News banner image


Event co-organized by the IDB, Asia Society Washington DC Center and Woodrow Wilson Center for Scholars
  • Thanks to co-organizing institutions: Asia Society DC Center and Woodrow Wilson International Center for Scholars.
  • For most of their history, India and Latin America have been on the periphery of each other’s foreign policy. 
  • For nearly half a century, they turned their backs to the world economy. Their concerns were elsewhere, mostly on their domestic economies and their immediate neighbors.
  • Not anymore. Having paid a price in terms of missed growth opportunities, and having fallen deeply behind counterparts in East Asia, since the late eighties both have made extraordinary progress in finding their way back into the world economy. 
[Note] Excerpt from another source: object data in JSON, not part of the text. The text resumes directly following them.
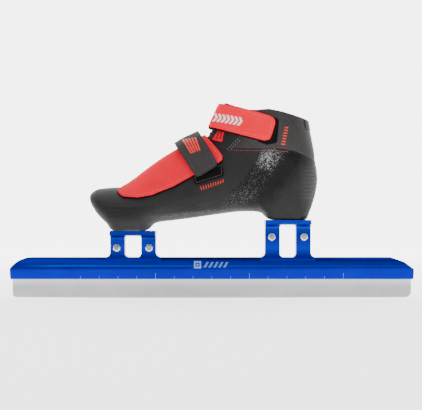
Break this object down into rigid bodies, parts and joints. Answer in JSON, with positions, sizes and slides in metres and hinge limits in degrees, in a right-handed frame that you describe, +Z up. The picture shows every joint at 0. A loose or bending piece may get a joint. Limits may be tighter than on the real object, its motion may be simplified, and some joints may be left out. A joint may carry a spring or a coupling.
{
  "type": "speed skate",
  "caption": "Left short-track speed skate: low carbon boot with a red lace cover and straps, bolted through two cups to the towers of a blue tube that holds a thin steel runner.",
  "frame": {"origin": "lowest point of the running edge, half way along the runner and in the middle of its thickness", "axes": "+X to the heel end of the blade, +Y to the inner (medial) side of this left skate, +Z up from the ice"},
  "size_m": [0.43, 0.0904, 0.2091],
  "materials": {
    "runner_steel": "ground and polished",
    "blue_anodised": "blue anodised, satin",
    "plated_steel": "zinc plated",
    "black_rubber": "matt",
    "carbon_shell": "carbon cloth under clear resin",
    "black_leather": "matt microfibre",
    "red_leather": "satin coated microfibre",
    "black_fabric": "woven",
    "lace_fabric": "braided, waxed",
    "lining_foam": "knit over foam"
  },
  "bodies": {
    "skate": {"runner": "runner_steel", "blade_tube": "blue_anodised", "front_end_plug": "black_rubber", "rear_end_plug": "black_rubber", "front_cup": "blue_anodised", "front_cup_bolt_1": "plated_steel", "front_cup_nut_1": "plated_steel", "front_cup_bolt_2": "plated_steel", "front_cup_nut_2": "plated_steel", "front_boot_bolt": "plated_steel", "front_mount_insert": "plated_steel", "rear_cup": "blue_anodised", "rear_cup_bolt_1": "plated_steel", "rear_cup_nut_1": "plated_steel", "rear_cup_bolt_2": "plated_steel", "rear_cup_nut_2": "plated_steel", "rear_boot_bolt": "plated_steel", "rear_mount_insert": "plated_steel", "boot_shell": "carbon_shell", "boot_upper": "black_leather", "ankle_cuff": "black_fabric", "collar_lining": "lining_foam", "tongue": "black_fabric", "insole": "lining_foam", "eyelet_lateral_1": "plated_steel", "eyelet_medial_1": "plated_steel", "eyelet_lateral_2": "plated_steel", "eyelet_medial_2": "plated_steel", "eyelet_lateral_3": "plated_steel", "eyelet_medial_3": "plated_steel", "eyelet_lateral_4": "plated_steel", "eyelet_medial_4": "plated_steel", "eyelet_lateral_5": "plated_steel", "eyelet_medial_5": "plated_steel", "lace": "lace_fabric", "instep_loop_pad": "black_fabric", "ankle_strap_anchor": "red_leather", "heel_patch": "black_fabric", "tongue_tab": "red_leather"},
    "cover": {"lace_cover": "red_leather"},
    "instep_band": {"instep_strap": "black_fabric"},
    "ankle_flap": {"ankle_strap": "red_leather"}
  },
  "joints": [
    {"name": "lace_cover_hinge", "type": "hinge", "parent": "skate", "child": "cover", "pos_m": [-0.05, 0.021, 0.1358], "axis": [-0.905, 0, -0.4254], "range_deg": [0, 105]},
    {"name": "instep_strap_peel", "type": "hinge", "parent": "cover", "child": "instep_band", "pos_m": [-0.02, 0.021, 0.153], "axis": [-0.905, 0, -0.4254], "range_deg": [0, 18]},
    {"name": "ankle_strap_hinge", "type": "hinge", "parent": "skate", "child": "ankle_flap", "pos_m": [0.016, 0.016, 0.1946], "axis": [-0.1871, 0, -0.9823], "range_deg": [0, 80]}
  ]
}
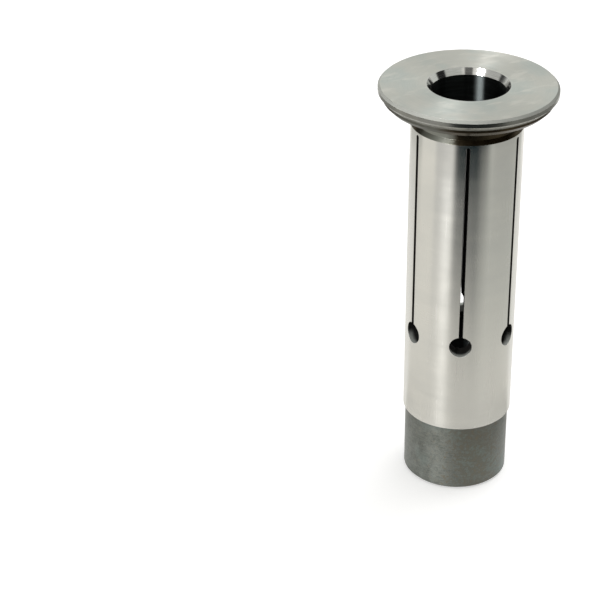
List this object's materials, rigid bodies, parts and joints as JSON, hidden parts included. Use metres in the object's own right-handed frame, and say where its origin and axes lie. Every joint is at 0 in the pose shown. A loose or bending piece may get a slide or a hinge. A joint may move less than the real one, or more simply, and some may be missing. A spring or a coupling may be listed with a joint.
{
  "type": "reducing sleeve",
  "caption": "Slotted steel reducing sleeve: a ground shank with a through bore, lengthwise slits ending in relief holes, and a bevelled collar at the mouth.",
  "frame": {"origin": "centre of the lower end, on the sleeve's axis", "axes": "+Z along the axis, from the lower end to the collar; -Y through the middle of the front slit"},
  "size_m": [0.019, 0.019, 0.047],
  "materials": {
    "hardened_steel": "hardened tool steel: ground shank and bore, turned collar, dull unground lower end"
  },
  "bodies": {
    "root": {"reducing_sleeve": "hardened_steel"}
  },
  "joints": []
}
  • The results are there for everybody to see. Posting high rates of growth, even during a deep financial crisis, both economies clearly show that they left behind the years of relative stagnation and that fast growth is not just a privilege of the economies of East Asia. 
  • It was just a matter of time before they were on each other’s radar.
  • Economic theory tells us that size, complementarity of resources and similarity of consumer preferences are the main drivers of trade and investment. 
  • All three of these elements suggest that the potential for the exchange of goods, services and capital between India and Latin America is nothing short of extraordinary.
  • We are talking here of trillion-dollar economies; of a relationship where an economy abundant in natural resources meets a partner with extremely scarce resources, particularly in the context of fast growth. 
  • And we are talking here of economies with large low-income populations, which could trade goods and services to help satisfy their needs.
  • These very same factors suggest there is vast potential for cooperation. 
  • Just as the similarity of per capita incomes can be a powerful incentive to trade, similar stages of development provide opportunities for a mutually beneficial exchange of knowledge and policy experiences in key developmental areas.
  • These similarities also mean that countries, more often than not, share interests in shaping the rules and institutions that govern the world economy.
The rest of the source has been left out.